* [GIVEN MATERIAL]
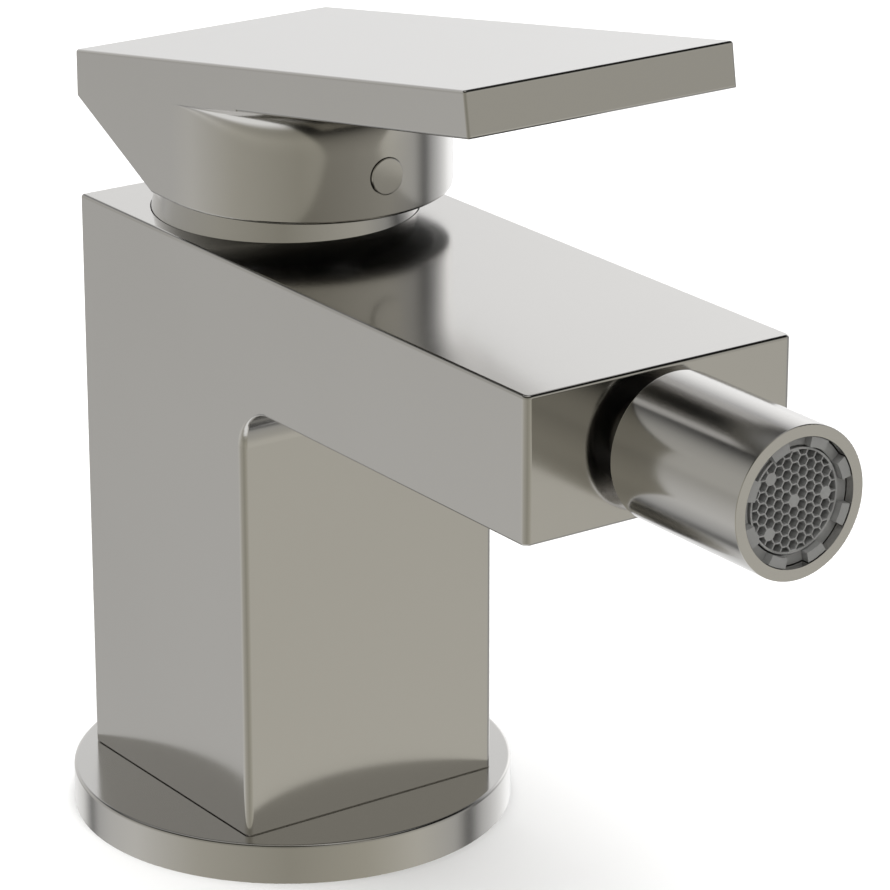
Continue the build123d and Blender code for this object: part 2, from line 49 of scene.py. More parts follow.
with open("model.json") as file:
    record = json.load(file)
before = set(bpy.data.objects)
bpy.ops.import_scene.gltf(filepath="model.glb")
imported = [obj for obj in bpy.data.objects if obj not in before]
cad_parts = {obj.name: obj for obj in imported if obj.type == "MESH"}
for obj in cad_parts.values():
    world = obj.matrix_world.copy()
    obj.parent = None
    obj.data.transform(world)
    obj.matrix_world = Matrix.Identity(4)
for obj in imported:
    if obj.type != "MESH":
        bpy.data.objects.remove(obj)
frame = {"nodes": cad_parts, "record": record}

* [EXERCISE TASK]
Give again only the lines of the material above that run from the one with "imported = [obj" through the end, both included, exactly as they appear.

* [REPLY]
imported = [obj for obj in bpy.data.objects if obj not in before]
cad_parts = {obj.name: obj for obj in imported if obj.type == "MESH"}
for obj in cad_parts.values():
    world = obj.matrix_world.copy()
    obj.parent = None
    obj.data.transform(world)
    obj.matrix_world = Matrix.Identity(4)
for obj in imported:
    if obj.type != "MESH":
        bpy.data.objects.remove(obj)
frame = {"nodes": cad_parts, "record": record}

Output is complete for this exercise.